Hence, if the reasons for the abject economic and financial problems of the 21st Century federal government may be properly attributed to their root causes, what would those causes be, and from whence did they come? The distinguished economic analyst Henry Hazlitt, in his books, “Economics in One Lesson,” and “The Failure of the New Economics: An Analysis of the Keynesian Fallacies,” summed up the faults of the Keynesian socialist economics imposed after 1913 by Woodrow Wilson and Franklin Roosevelt into three basic categories, 1) unconstitutional taxation, 2) rampant socialism, and 3) egregious federal deficit spending in the making of a, basically, unpayable federal debt. He points out that from U.S. Supreme Court Chief Justice John Marshall’s 1792 affirming vote in the Supreme Court case McCullough v. Maryland, which declared Alexander Hamilton’s First Bank of the United States as constitutional, and that it could not be taxed by a State entity, came the 1913 unconstitutional Federal Reserve Act, in which the Article 1, Section 8 power of Congress to coin money and determine its value was relinquished by the Legislative branch and given illicitly to a private cartel of private bankers known as the Federal Reserve Board. Hamilton, a monarchist of British tradition had persuaded President George Washington to sign the bill into law in 1791, and that the Banking Act was necessary in order for the execution of the powers of Congress in Article 1, Section 8. This, of course, was not true and constitutional, as was clearly asserted by Thomas Jefferson and James Madison, but Washington, a soldier and not a scholar, was putty in the hands of the persuasively sophistic Alexander Hamilton.

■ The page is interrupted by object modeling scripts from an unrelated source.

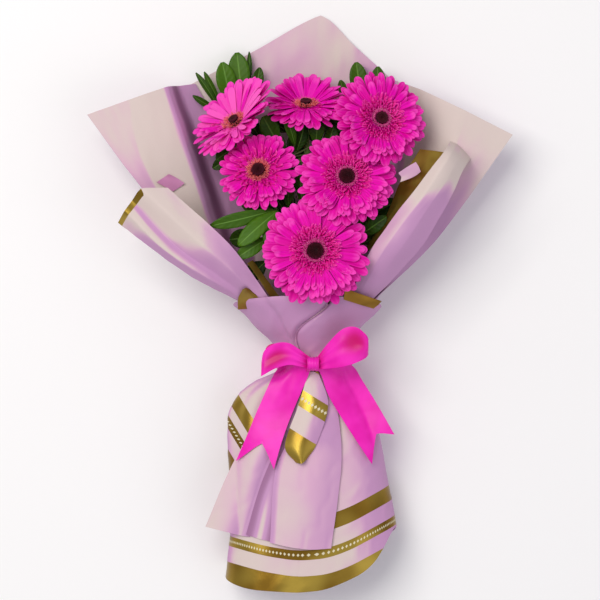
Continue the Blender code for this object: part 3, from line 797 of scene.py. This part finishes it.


# Foliage: where the leaves start, the slot round the neck, and each leaf's foot, tip, width and lightness;
# the lightness is partly each leaf's own tone and partly painted shade, low for leaves deep in the bouquet

sprigValues = {
    "far_left": {"at": (-80, 197, 9), "slot": 226, "leaves": [
        ((-82, 196, 10), (-106, 232, 17), 7, 0.35), ((-80, 200, 10), (-97, 233, 20), 7, 0.45),
        ((-84, 194, 10), (-109, 209, 19), 7, 0.3)]},
    "upper_left": {"at": (-58, 205, 6), "slot": 252, "leaves": [
        ((-70, 200, 8), (-79, 243, 15), 20, 0.9), ((-58, 205, 10), (-64, 253, 12), 22, 0.75),
        ((-54, 212, 8), (-52, 254, 9), 6, 0.3), ((-48, 208, 8), (-41, 238, 12), 12, 0.35),
        ((-60, 212, 4), (-56, 226, 6), 10, 0.5)]},
    "upper_right": {"at": (62, 200, 12), "slot": 296, "leaves": [
        ((62, 205, 10), (57, 243, 16), 18, 0.6), ((82, 203, 16), (79, 238, 26), 17, 0.55),
        ((46, 206, 10), (41, 225, 15), 9, 0.4), ((70, 200, 8), (70, 228, 14), 12, 0.3)]},
    "under_left": {"at": (-60, 132, 46), "slot": 194, "leaves": [
        ((-54, 163, 40), (-84, 142, 50), 20, 0.45), ((-62, 150, 38), (-88, 134, 40), 14, 0.15),
        ((-56, 128, 46), (-70, 112, 44), 14, 0.1)]},
    "centre": {"at": (-12, 144, 56), "slot": 128, "leaves": [
        ((-22, 158, 46), (-37, 186, 52), 19, 0.6), ((-5, 156, 50), (-15, 187, 55), 11, 0.55),
        ((16, 158, 48), (19, 184, 52), 16, 0.45), ((-4, 150, 44), (4, 178, 44), 14, 0.15),
        ((26, 152, 44), (34, 176, 44), 14, 0.15), ((-16, 146, 48), (-24, 168, 46), 12, 0.2)]},
    "inner": {"at": (-4, 92, 78), "slot": 104, "leaves": [
        ((-12, 94, 78), (-12, 134, 86), 14, 0.45), ((2, 96, 76), (-1, 136, 82), 11, 0.3),
        ((6, 100, 66), (12, 130, 66), 12, 0.1), ((-16, 92, 66), (-26, 104, 62), 14, 0.1)]},
    "lower_left": {"at": (-33, 80, 92), "slot": 168, "leaves": [
        ((-24, 91, 92), (-89, 75, 101), 15, 0.62), ((-22, 90, 95), (-61, 55, 103), 18, 0.85),
        ((-20, 86, 97), (-33, 57, 103), 18, 0.7), ((-30, 64, 92), (-63, 43, 98), 15, 0.75),
        ((-26, 92, 84), (-58, 96, 84), 16, 0.12), ((-40, 66, 76), (-70, 62, 72), 20, 0.08),
        ((-34, 40, 72), (-52, 24, 70), 18, 0.05)]},
    "lower_right": {"at": (50, 70, 84), "slot": 8, "leaves": [
        ((60, 66, 84), (86, 84, 96), 15, 0.25), ((56, 74, 80), (78, 96, 86), 15, 0.2),
        ((62, 58, 72), (92, 70, 80), 18, 0.08), ((66, 84, 74), (98, 100, 84), 16, 0.1)]},
}


def makeLeaf(parts, foot, tip, width, tone, chance):
    run = tip - foot
    side = run.cross(Vector((0, 0, 1))).normalized()
    tilt = chance.uniform(-0.35, 0.35)
    side = (side + Vector((0, 0, tilt))).normalized()
    up = side.cross(run).normalized()
    arch = chance.uniform(0.04, 0.10) * run.length
    fold = chance.uniform(0.12, 0.30)
    rows = []
    marks = []
    for j in range(15):
        v = j / 14
        half = width / 2 * max(math.sin(math.pi * min(v, 0.99) ** 1.3) ** 0.55, 0.12)
        wave = chance.uniform(-0.15, 0.15)
        row = []
        for i in range(7):
            t = -1 + i / 3
            lift = fold * half * abs(t) ** 1.3 + arch * math.sin(math.pi * v * 0.9) + wave * t * t
            row.append(foot + run * v + side * (half * t) + up * lift)
        rows.append(row)
        marks.append([(v, -1 + i / 3, tone) for i in range(7)])
    parts.grid(rows, marks)


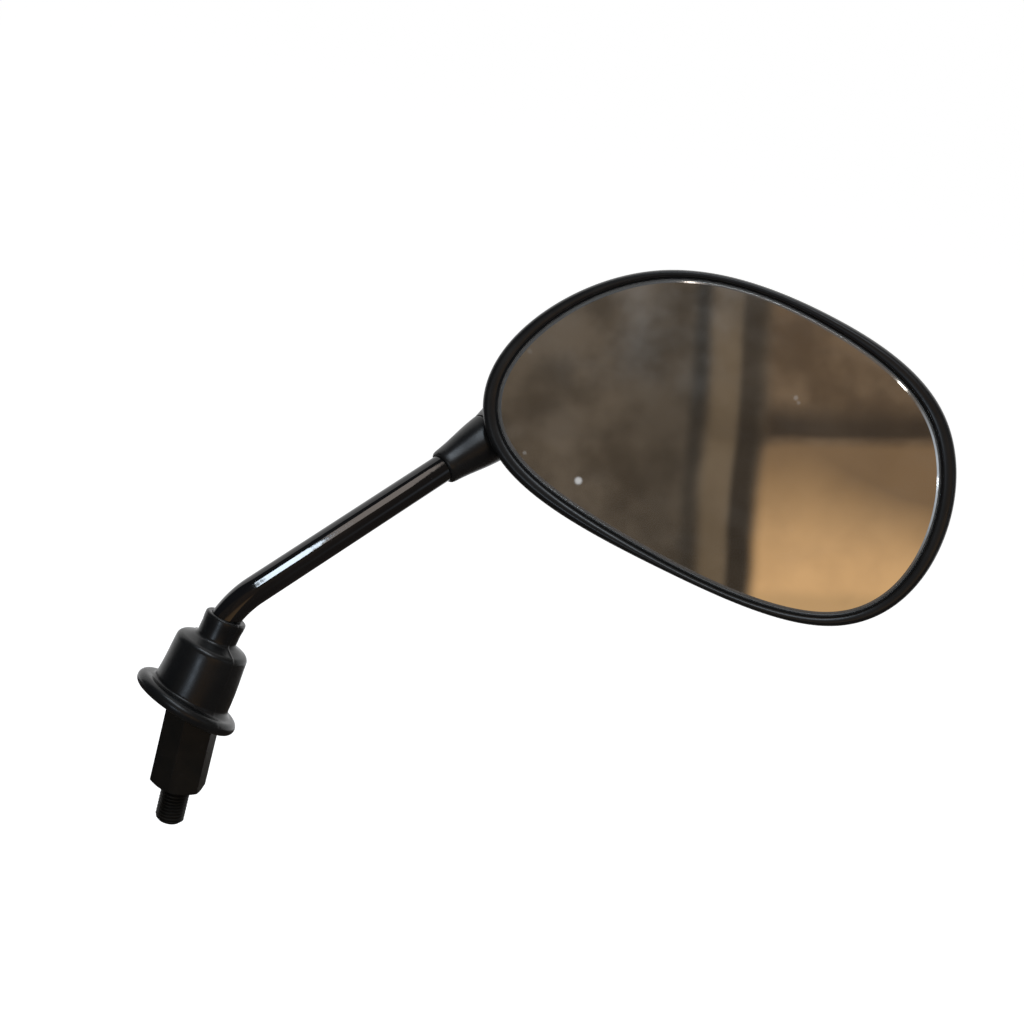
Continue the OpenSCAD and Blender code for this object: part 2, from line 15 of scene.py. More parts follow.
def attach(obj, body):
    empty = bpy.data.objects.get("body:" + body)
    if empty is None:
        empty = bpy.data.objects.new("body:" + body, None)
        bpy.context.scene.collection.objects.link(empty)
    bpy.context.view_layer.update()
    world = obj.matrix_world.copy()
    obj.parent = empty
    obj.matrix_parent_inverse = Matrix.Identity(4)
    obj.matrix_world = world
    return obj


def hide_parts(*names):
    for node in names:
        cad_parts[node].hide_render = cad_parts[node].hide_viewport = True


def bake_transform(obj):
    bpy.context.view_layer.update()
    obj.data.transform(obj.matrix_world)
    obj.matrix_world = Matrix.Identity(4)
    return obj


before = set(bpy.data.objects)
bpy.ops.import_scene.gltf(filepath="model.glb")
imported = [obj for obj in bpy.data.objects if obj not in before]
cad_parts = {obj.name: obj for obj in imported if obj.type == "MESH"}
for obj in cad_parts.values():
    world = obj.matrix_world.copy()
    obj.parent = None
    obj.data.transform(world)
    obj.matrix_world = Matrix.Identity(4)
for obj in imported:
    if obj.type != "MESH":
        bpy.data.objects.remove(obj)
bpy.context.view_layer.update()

bl_info = {
    "name": "Motorcycle Mirror",
    "version": (1, 0, 0),
    "blender": (4, 5, 0),
    "location": "3D View > Sidebar > Mirror",
    "description": "Detailed pieces and finishes of a motorcycle mirror",
    "category": "Object",
}

# The photograph's camera, in metres, millimetres and degrees
CAMERA_SPOT = (0.086188, -0.593073, 0.292299)
CAMERA_LENS = 66.236
CAMERA_DOWN = 15.68
CAMERA_ROLL = 15.55

# Single specks of dust on the glass: place on the face, radius and share of the film
SPECKS = (
    (-0.0385, -0.0330, 0.0019, 0.66), (-0.0658, -0.0352, 0.0011, 0.24), (-0.0599, -0.0330, 0.0010, 0.16),
    (-0.0745, -0.0004, 0.0014, 0.07), (0.0154, 0.0269, 0.0013, 0.16), (0.0170, 0.0258, 0.0010, 0.12),
)

# Places of the plate's bosses, as shares of the head's half length and half height
BOSSES = ((0.62, 0.5), (-0.2, 0.7), (-0.05, -0.56), (0.62, -0.48))


# Sizes and colours
def length(name, description, default):
    return FloatProperty(name=name, description=description, default=default, unit="LENGTH", precision=5)


def turn(name, description, degrees):
    return FloatProperty(name=name, description=description, default=math.radians(degrees), subtype="ANGLE")


def tint(name, description, default):
    return FloatVectorProperty(
        name=name, description=description, default=default, size=3, subtype="COLOR", min=0.0, max=1.0
    )


def amount(name, description, default):
    return FloatProperty(name=name, description=description, default=default, min=0.0)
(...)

So, therefore, let’s take Hazlitt’s categories, one by one, beginning with unconstitutional taxation, and examine the prior and present taxing status of the federal government. Prior to the year 1913, the federal government was funded exclusively by excise taxes or tariffs, and it fared very well on those tariffs. Before the dubious ratification of the 16th (income tax) Amendment in February 1913, the federal government had very few essential constitutional responsibilities, and funded those essential responsibilities without the use of an income tax. Why was this so? It was because an income tax was an un-apportioned indirect tax and, therefore, blatantly unconstitutional and illegal for the federal government to impose. During the American Civil War, Abraham Lincoln, with impunity, blatantly violated the U.S. Constitution by unilaterally drp imposing an un-apportioned indirect income tax to fund the war of Northern aggression. Since he had already unilaterally suspended federal habeas corpus, an egregiously unconstitutional act, he presumed to have absolute power to do anything to reach his illegal end objectives. At the end of the American Civil War, Lincoln’s income tax was, however, immediately repealed, and during the subsequent peacetime, the federal government managed to operate efficiently, and entirely, on import taxes called tariffs. Congress was fully able to run the federal government on tariffs alone because federal responsibilities did not include unconstitutional welfare programs, agricultural subsidies, or social insurance programs like Social Security or Medicare. After the Civil War, though tariff revenues sometimes suffered under a protectionist policy ushered in by the Republican Party, which supplemented federal income via excises on alcohol, tobacco, and inheritances, the federal government always managed to operate efficiently with a balanced budget. During periods of war throughout early American history, prior to the American Civil War, the Founding Fathers were always able to raise additional revenue employing different methods of direct taxation authorized by the U.S. Constitution prior to the 16th Amendment. These alternative taxing methods gave the young American nation embarrassing peacetime budget surpluses that several times came close to paying off the national debt.